Oedipus Rex viene considerata come l’epicentro del periodo “neo-classico” di Stravinskij: la lingua latina, la struttura a numeri chiusi, la severità stessa del lessico musicale militano per questa interpretazione. Secondo Leonard Bernstein in una serie di conferenze tenute nel 1973. Secondo questa lettura, Oedipus (riduzione fedele della tragedia di Sofocle) avrebbe un’ispirazione verdiana , e come tale sarebbe un omaggio di Stravinskij al grande compositore italiano il cui melodramma appare, ad un ascoltare superficiale, agli antipodi stessi della sua poetica

Alla Sala Santa Cecilia dal 27 febbraio al primo marzo, la direzione musicale del maestro finlandese Sakari Oramo un’impostazione verdiana: grande enfasi sul ritmo (a tratti eccessiva nell’accento sugli strumenti a percussione), tempi stringati, accento passionale (nella scena ed aria di Giocasta). 

Il coro è il vero protagonista musicale sotto il profilo vocale. fa veri e propri miracoli con la impervia (e faticosa) scrittura.
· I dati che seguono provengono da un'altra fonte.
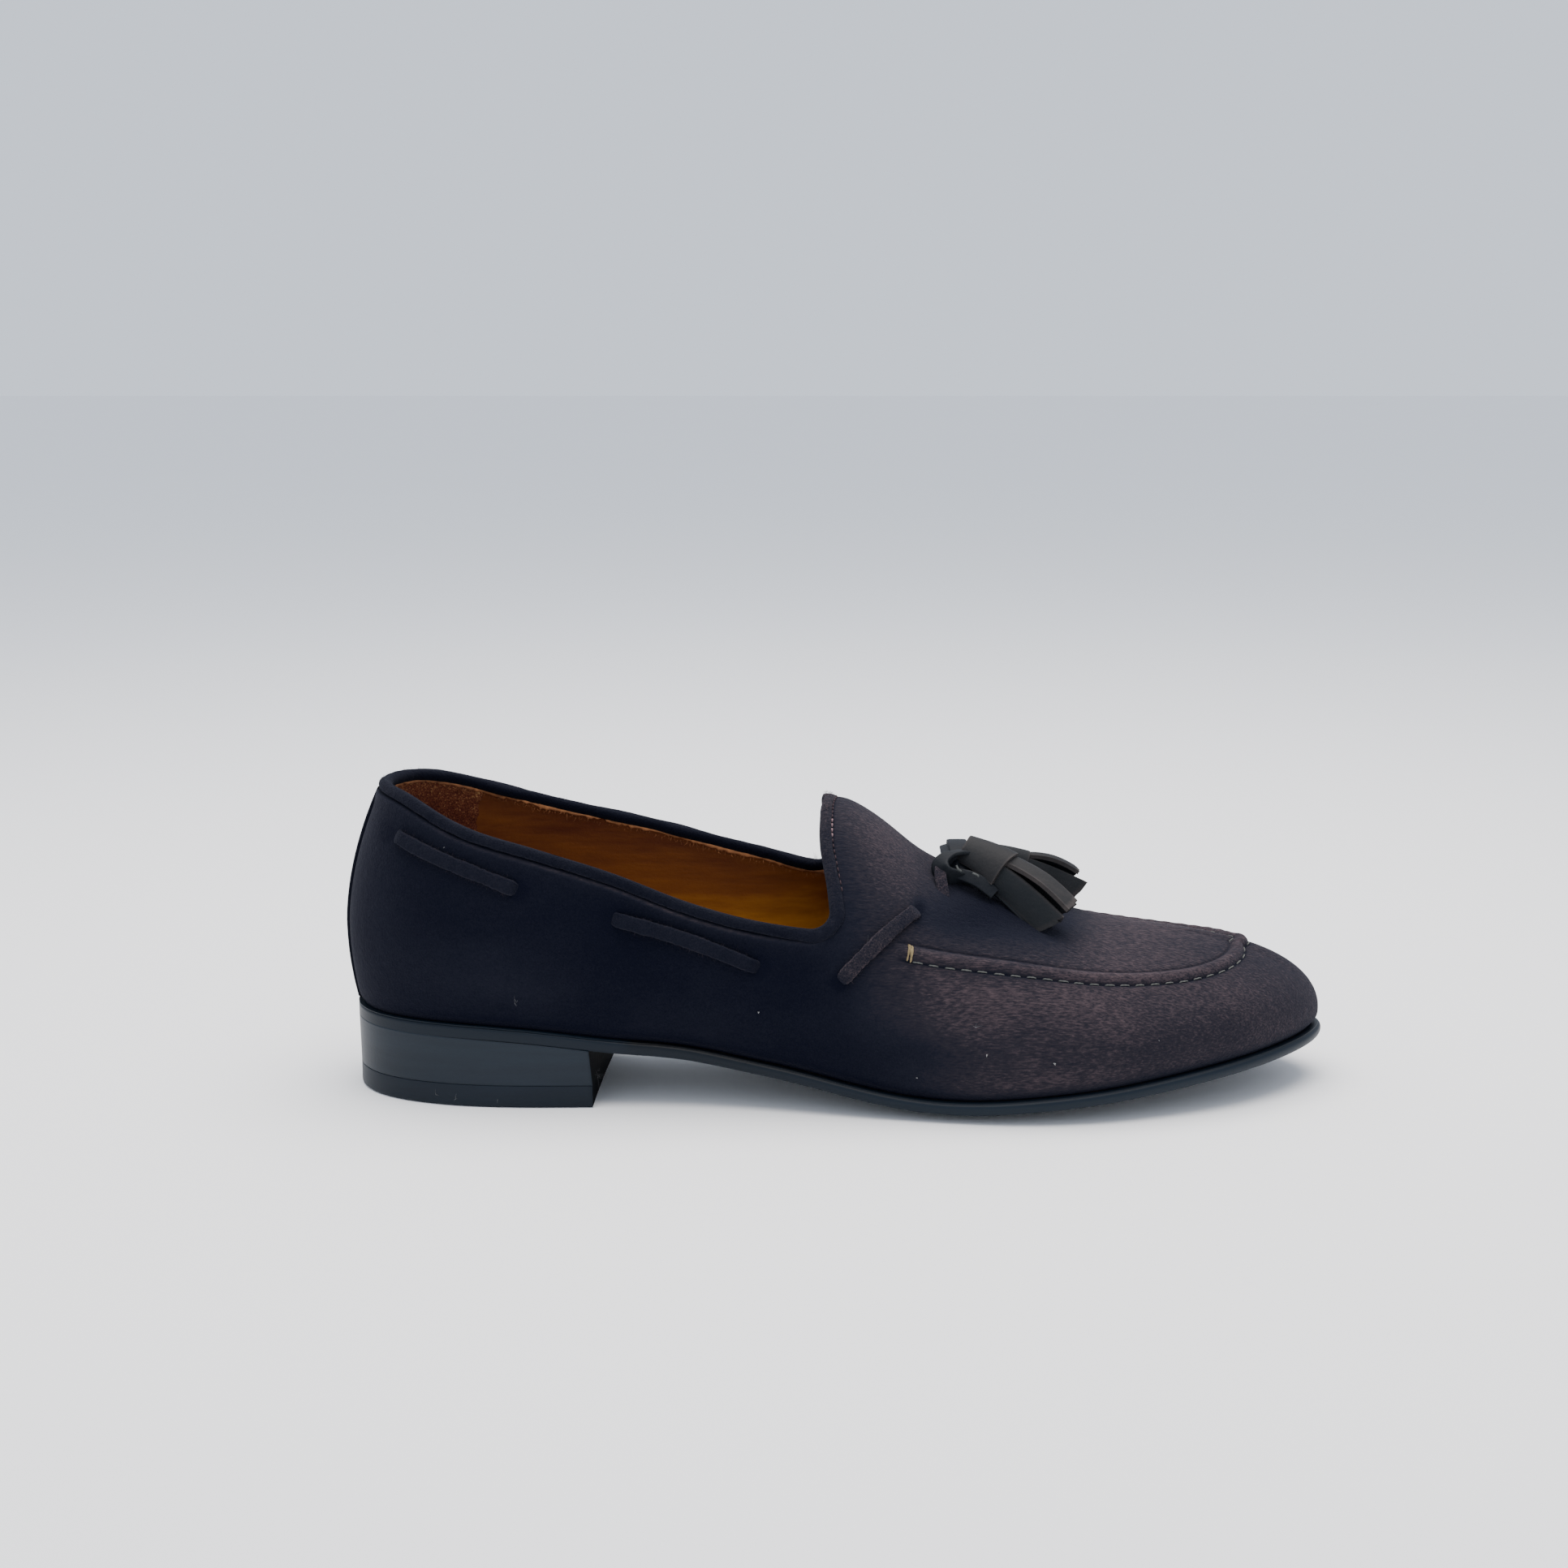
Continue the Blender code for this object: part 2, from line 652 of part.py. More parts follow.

Tra i solisti primeggiano i due due potragonisti: Edipo e Giocasta. Mati Turi che ha dato vita al medesimo ruolo al Teatro dell’Opera nel 2005 è un “tenore eroico” ancora di grande potenza vocale che affronta senza difficoltà un ruolo vocale interamente articolato sul registro di centro (come in molti ruoli wagneriani a cui è abituato). Sonia Ganassi conferma di essere uno dei migliori mezzo-soprani su piazza; in linea con la lettura “verdiana” della partitura, la sua è una Giocasta  anche sensuale, con cenni di coloratura e discese smaglianti vero le tonalità gravi. Di tutti gli altri particolarmente efficace  il giovane Simone Ponziani che nel ruolo del Pastore ha il difficile compito di reggere l’ultimo lungo numero dell’opera. Di livello il Creonte di Alfred Muff (che ha anche interpretato il ruolo del Messaggero. Suadente e subdolo il Tiresia di Marco Spotti Elegante il Narratore di Massimo De Francovich 

Per aprire la serata, è stata suonata la breve sinfonia n.22 di Franz Joseph Haydn  ‘Il Filosofo’ che , con la grazia, contrastava la tragica monumentalità di Oedipus. 

Molti applausi da parte di un pubblico che riempiva ogni ordine di posti.